Discussion in 'General Graphics' started by Tapps-VR, Dec 13, 2019.

  1. Tapps-VR

    Tapps-VR

    Joined:
    Mar 10, 2017
    Posts:
    5
    Hi,

    I'm having some trouble lighting a scene.
    I have a realtime point light in the middle of the scene, and I'd like to light objects around it relatively evenly, so I set a very long range (like 50). The problem is that, after about 5 meters , no matter how long is the range I set, nothing changes. I can't get the light to reach farther objects.
    Up to about 5 meters I can see the range changing, but not after that.
    It's the only active light in the scene.

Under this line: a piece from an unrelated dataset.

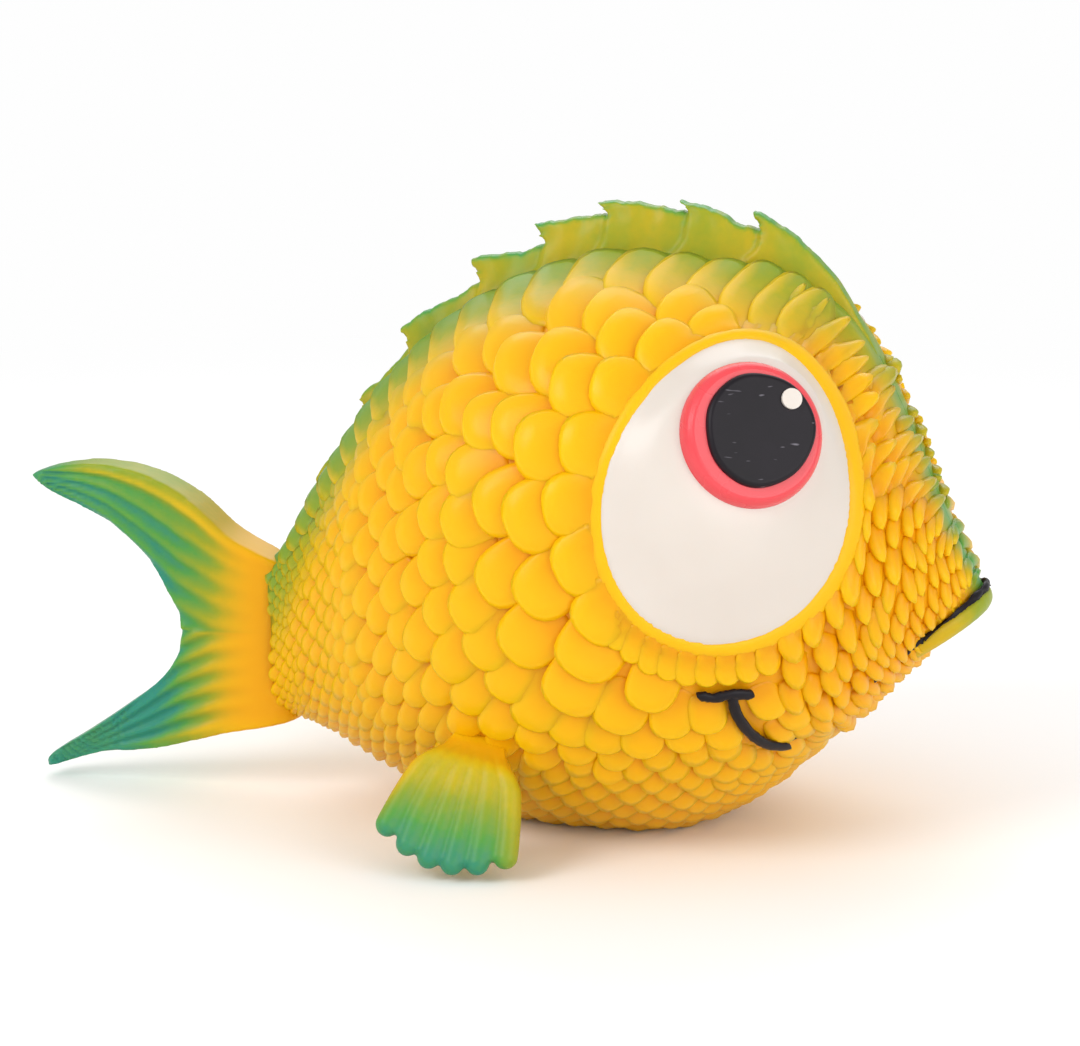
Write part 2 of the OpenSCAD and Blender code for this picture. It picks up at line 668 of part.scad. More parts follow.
module breast_fin() {
  color(fin_green)
    translate(fin_place)
      rotate([-fin_splay, fin_pitch, 0])
        union() {
          rotate([0, 90, 0]) cylinder(h = fin_root_width, d = fin_root_diameter, center = true, $fn = 40);
          translate([0, fin_web_thickness / 2, 0])
            rotate([90, 0, 0])
              linear_extrude(fin_web_thickness)
                polygon(concat([for (i = [0 : fin_ribs - 1]) rib_foot(i)],
                               [for (i = [fin_ribs - 1 : -1 : 0]) rib_end(i)]));
          for (i = [0 : fin_ribs - 1]) fin_rib(rib_foot(i), rib_end(i));
        }
}

// The cast scales of each side spread from the eye in rings, with their free ends outward. A scale is a shingle of
// few faces: its root lies under the skin and its free end stands off it. The width shares are: place along the
// body, and width over a scale's.
scale_width_shares = [[0, 0.36], [0.06, 0.40], [0.14, 0.52], [0.24, 0.70], [0.36, 0.92], [0.46, 1], [0.58, 0.9],
                      [0.68, 0.72], [0.80, 0.56], [0.92, 0.44], [1, 0.42]];
scale_low_share = 0.5;       // width near the belly, over a scale's
scale_low_z_shares = [0.14, 0.40];  // heights between which the widths fall to that, over the body's height
scale_start_share = 0.52;    // from the eye's edge to the middle of the first ring, over a scale's width
scale_pitch_share = 0.74;    // from ring to ring, over a scale's width
scale_length_share = 1.3;    // a scale's length over its width
scale_rise_share = 0.17;     // how far its free end stands off the skin, over its width
scale_root_share = 0.09;     // how deep its root lies
scale_foot_share = 0.16;     // how deep the whole scale reaches
scale_droop = 0.3;           // how much the scales behind the eye hang down
scale_sides = 6;
scale_rings = 19;
scale_rear_share = 0.065;    // the scales start this far along the body
scale_front_share = 0.925;   // and end here
scale_floor_share = 0.055;   // height of the lowest ones, over the body's height
scale_crest_room = crest_base_thickness / 2 + running_gap;

function scale_width_at(p) =
  let (full = scale_width * lookup((p[0] - root_x) / body_length, scale_width_shares),
       low = max(0, min(1, (scale_low_z_shares[1] - p[1] / body_height)
                           / (scale_low_z_shares[1] - scale_low_z_shares[0]))))
  full * (1 - low) + min(full, scale_low_share * scale_width) * low;
function eye_ray(a, away) =
  let (middle = [eye_x, eye_z], out = eye_edge(a) - middle) middle + out * (1 + away / norm(out));
function ring_away(k, a) =
  k == 0 ? scale_start_share * scale_width_at(eye_edge(a))
         : let (r = ring_away(k - 1, a)) r + scale_pitch_share * scale_width_at(eye_ray(a, r));
function ring_turn(k, a) =
  let (r = ring_away(k, a), p = eye_ray(a, r), q = eye_ray(a + 1, r)) scale_width_at(p) / norm(q - p);
function scale_way(a) =
  let (out = eye_edge(a) - [eye_x, eye_z], way = out / norm(out),
       hung = way - [0, scale_droop * max(0, -way[0])]) hung / norm(hung);
function scale_corners(p, way) =
  let (width = scale_width_at(p), across = [-way[1], way[0]])
  [for (i = [0 : scale_sides - 1])
    let (b = 360 * (i + 0.5) / scale_sides, along = cos(b))
    concat(p + across * sin(b) * width / 2 + way * along * scale_length_share * width / 2,
           width * (along > 0 ? scale_rise_share * (0.5 + along / 2)
                              : scale_rise_share / 2 + along * (scale_root_share + scale_rise_share / 2)),
           -width * scale_foot_share)];
function in_box(p, low, high) = p[0] > low[0] && p[0] < high[0] && p[1] > low[1] && p[1] < high[1];
function free_of_pieces(p, width) =
  let (fin_room = fin_root_width / 2 + width / 2 + running_gap)
  !in_box(p, [fin_x - fin_room, 0], [fin_x + fin_room, fin_z + fin_root_diameter / 2 + width / 2])
  && min([for (rows = [smile_bar_shares, smile_stroke_shares], row = rows)
       norm(p - [flank_x + row[0] * flank_half_length, row[1] * body_height])])
     > scale_length_share * width / 2 + mouth_line_width / 2 + running_gap
  && !(p[0] > nose_x - lip_room_share * body_length && p[1] < widest_at(nose_x) - lip_nose_drop);
function on_skin(corners) =
  min([for (c = corners) flank_at(c[0], c[1])]) > scale_crest_room
  && min([for (c = corners) c[0]]) > root_x + scale_rear_share * body_length
  && max([for (c = corners) c[0]]) < root_x + scale_front_share * body_length
  && min([for (c = corners) c[1]]) > scale_floor_share * body_height;
lip_room_share = 0.17;       // the nose's end that the lip covers, over the body's length
scales = [for (k = [0 : scale_rings - 1])
  each [for (a = 90 + (k % 2) * ring_turn(k, 90) / 2; a < 450 - ring_turn(k, a) / 2; a = a + ring_turn(k, a))
    let (p = eye_ray(a, ring_away(k, a)))
    if (p[0] > root_x && p[0] < nose_x && p[1] > 0 && p[1] < back_at(p[0]) && free_of_pieces(p, scale_width_at(p)))
      let (corners = scale_corners(p, scale_way(a))) if (on_skin(corners)) corners]];

// A solid between the corners of its top and of its foot
module hull_solid(top, foot) {
  count = len(top);
  hull()
    polyhedron(concat(top, foot), concat([[for (i = [0 : count - 1]) i]], [[for (i = [count - 1 : -1 : 0]) count + i]],
      [for (i = [0 : count - 1]) let (j = (i + 1) % count) [j, i, count + i, count + j]]));
}
module scale_solid(corners) {
  hull_solid([for (c = corners) on_flank(c, c[2])], [for (c = corners) on_flank(c, c[3])]);
}

// The scales that lie wholly on the flank, or wholly off it
function flank_reach(p) =
  let (along = (p[0] - flank_x) / flank_half_length, middle = widest_at(p[0]), up = p[1] > middle,
       rise = (p[1] - middle) / (up ? flank_top_share * (back_at(p[0]) - middle)
                                    : flank_bottom_share * (middle - belly_at(p[0]))))
  pow(pow(abs(along), flank_squareness) + pow(abs(rise), flank_squareness), 1 / flank_squareness);
module flank_scales() {
  for (corners = scales)
    if (max([for (c = corners) flank_reach(c)]) < 1 - running_gap / flank_half_length) scale_solid(corners);
}

// The scales of the back, the belly and the nose lie in rows across the body. A row's shares are: where the rows
// start and end along the body, a scale's width and its pitch over a scale's width in the flank. Then come the
// turns round the section where a row starts and ends, and which way the free ends point, along and up.
strip_length_share = 1.75;
strip_shares = [
  [0.13, 0.79, 1.05, 0.72, 76, 79, [-1, 0.15]],
  [0.16, 0.84, 0.78, 0.60, -84, -34, [-1, -0.2]],
  [0.82, 0.965, 0.62, 0.52, -48, 78, [-0.3, -1]],
];
strip_skin_step = 0.5;       // over which the skin's slope is taken
function skin_at(x, a) =
  let (form = form_at(x), up = a >= 0, rise = abs(sin(a)), middle = form[3] * body_height,
       end = (up ? form[1] : form[2]) * body_height)
  [x, -form[4] * body_width / 2 * section_share(rise, up ? form[5] : belly_power, up ? form[6] : 0.5),
   middle + abs(end - middle) * sin(a)];
function along_skin(x, a) = (skin_at(x + strip_skin_step, a) - skin_at(x - strip_skin_step, a)) / 2 / strip_skin_step;
function round_skin(x, a) = (skin_at(x, a + 1) - skin_at(x, a - 1)) / 2;
function strip_corners(x, a, width, length, way) =
  let (px = along_skin(x, a), pa = round_skin(x, a), out = cross(px, pa), normal = out / norm(out),
       d = way / norm(way), across = [-d[1], d[0]], rise = scale_rise_share * min(width, length))
  [for (i = [0 : scale_sides - 1])
    let (b = 360 * (i + 0.5) / scale_sides, step = across * sin(b) * width / 2 + d * cos(b) * length / 2,
         p = skin_at(x + step[0] / norm(px), max(-89, min(89, a + step[1] / norm(pa)))),
         c = cos(b), lift = c > 0 ? 0.5 + c / 2 : 0.5 + c)
    [p + normal * rise * lift, p - normal * rise]];
function strip_free(corners) =
  min([for (c = corners) flank_reach([c[0][0], c[0][2]])]) > 1 + 2 * running_gap / flank_half_length
  && min([for (c = corners) c[0][2] > widest_at(c[0][0]) ? -c[0][1] : body_width]) > scale_crest_room
  && min([for (c = corners) norm([c[0][0] - squeaker_x, c[0][1]])]) > flange_diameter / 2 + 2 * running_gap
  && min([for (c = corners) norm(c[0] - [nose_x - lip_nose_inset, 0, widest_at(nose_x)])]) > lip_room_share * body_length;
strip_places = [for (row = strip_shares)
  each [for (x = root_x + row[0] * body_length, k = 0; x < root_x + row[1] * body_length;
             x = x + row[3] * scale_width / norm(along_skin(x, (row[4] + row[5]) / 2)), k = k + 1)
    each [for (a = row[4] + (k % 2) * row[2] * scale_width / 2 / norm(round_skin(x, row[4])); a < row[5];
               a = a + row[2] * scale_width / norm(round_skin(x, a)))
      let (corners = strip_corners(x, a, row[2] * scale_width, strip_length_share * row[3] * scale_width, row[6]))
      if (strip_free(corners)) corners]]];
module shell_scales() {
  for (corners = scales)
    if (min([for (c = corners) flank_reach(c)]) > 1 + 2 * running_gap / flank_half_length) scale_solid(corners);
  for (corners = strip_places) hull_solid([for (c = corners) c[0]], [for (c = corners) c[1]]);
}

module left_side() { mirror([0, 1, 0]) children(); }

body_shell();
dorsal_crest();
lower_lip();
mouth_line();
squeaker_barrel();
squeaker_cap();
reed_tube();
reed_clip();
squeaker_reed();
tail_fin();
flank();  // right_flank
eye_white();  // right_eye_white
iris();  // right_iris
pupil();  // right_pupil
catchlight();  // right_catchlight
smile();  // right_smile
breast_fin();  // right_breast_fin
left_side() flank();  // left_flank
left_side() eye_white();  // left_eye_white
left_side() iris();  // left_iris
left_side() pupil();  // left_pupil
left_side() catchlight();  // left_catchlight
left_side() smile();  // left_smile
left_side() breast_fin();  // left_breast_fin
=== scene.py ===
import math
import random
from math import cos, radians, sin
import bpy
import bmesh
import numpy as np
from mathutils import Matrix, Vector
from mathutils.kdtree import KDTree


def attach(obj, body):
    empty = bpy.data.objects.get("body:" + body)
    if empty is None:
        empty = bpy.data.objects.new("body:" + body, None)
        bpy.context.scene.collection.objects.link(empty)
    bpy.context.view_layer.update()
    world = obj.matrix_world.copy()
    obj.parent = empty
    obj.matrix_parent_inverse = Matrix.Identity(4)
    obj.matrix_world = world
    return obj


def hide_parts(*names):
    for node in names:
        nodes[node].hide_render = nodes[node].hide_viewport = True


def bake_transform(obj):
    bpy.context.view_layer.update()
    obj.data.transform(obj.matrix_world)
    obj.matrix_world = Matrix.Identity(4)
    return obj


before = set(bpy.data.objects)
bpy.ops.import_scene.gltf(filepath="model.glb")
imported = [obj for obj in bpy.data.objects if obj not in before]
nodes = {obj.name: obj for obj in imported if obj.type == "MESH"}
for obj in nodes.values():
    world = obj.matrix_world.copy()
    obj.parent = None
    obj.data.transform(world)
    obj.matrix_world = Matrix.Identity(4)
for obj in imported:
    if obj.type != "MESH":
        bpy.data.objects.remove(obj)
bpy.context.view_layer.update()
mm = 0.001
print("frame loaded:", len(nodes), "nodes")


def linearColour(hexText):
    # sRGB hex to the linear values that shaders take
    parts = [int(hexText[i:i + 2], 16) / 255 for i in (1, 3, 5)]
    return [p / 12.92 if p <= 0.04045 else ((p + 0.055) / 1.055) ** 2.4 for p in parts] + [1.0]


def addNode(tree, kind, settings=None, **inputs):
    # one node with its settings and sockets: a socket takes a value, an output or a node's first output
    node = tree.nodes.new("ShaderNode" + kind)
    for name, value in (settings or {}).items():
        setattr(node, name, value)
    for name, value in inputs.items():
        key = int(name[2:]) if name[2:].isdigit() else name.replace("_", " ")
        value = value.outputs[0] if isinstance(value, bpy.types.Node) else value
        if isinstance(value, bpy.types.NodeSocket):
            tree.links.new(value, node.inputs[key])
        else:
            node.inputs[key].default_value = value
    return node


def ease(value, low, high):
    # 0 at low, 1 at high and smooth between; low may be the greater one
    t = np.clip((np.asarray(value, float) - low) / (high - low), 0, 1)
    return t * t * (3 - 2 * t)


def calculate(tree, operation, *values, **settings):
    inputs = {"in" + str(k): value for k, value in enumerate(values)}
    return addNode(tree, "Math", {"operation": operation, **settings}, **inputs)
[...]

Realtime, no shadows.
    I'm using the LWRP.

    Any clues? Is that a bug in the LWRP?

    Thanks!
     
    Argos likes this.
  2. bgolus

    bgolus

    Joined:
    Dec 7, 2012
    Posts:
    12,256
    The LWRP uses a real world inverse square falloff light attenuation calculation that is technically infinite in range, but means the light gets very dim quickly. The light’s range setting is used to limit that range artificially.
    https://forum.unity.com/threads/lwrp-render-bug-and-spotlight-intensity.601783/

    If you want the light to reach further, make it brighter at the same time as you adjust the range.
     
  3. Tapps-VR

    Tapps-VR

    Joined:
    Mar 10, 2017
    Posts:
    5
    Thank you, bgolus.

    That's what I was trying to avoid. I don't want objects near the point light to be too bright. So what I need is a different attenuation curve.
    For what I've been seeing, this can only be achieved by editing the Lighting.hlsl file. I managed to do that and got the attenuation I wanted, but Unity keeps overriding my changes with the original file.
    Now I need to find out how to edit this file and make it stick :)
     
  4. Indiana-Jonas

    Indiana-Jonas

    Joined:
    Jul 24, 2015
    Posts:
    12
    Did you figure out how to make that stick? And would you mind sharing that code?
     
  5. ginryu

    ginryu

    Joined:
    Nov 23, 2013
    Posts:
    3
    the draw back to this method is that objects closer to the light source end up receiving an extreme amount of light. the more intense the light is, the brighter it is going to be. I have been having this problem with LWRP I am making a galaxy exploration game and the light limits are a pain in the butt. The only reason I use LWRP is because I use a procedural planets generation system that needs a LWRP shader to work, no clue how to convert LWRP shader to a standard shader format
     
  6. PutridEx

    PutridEx

    Joined:
    Feb 3, 2021
    Posts:
    1,123
    You need to move URP from package to local, for changes to stick.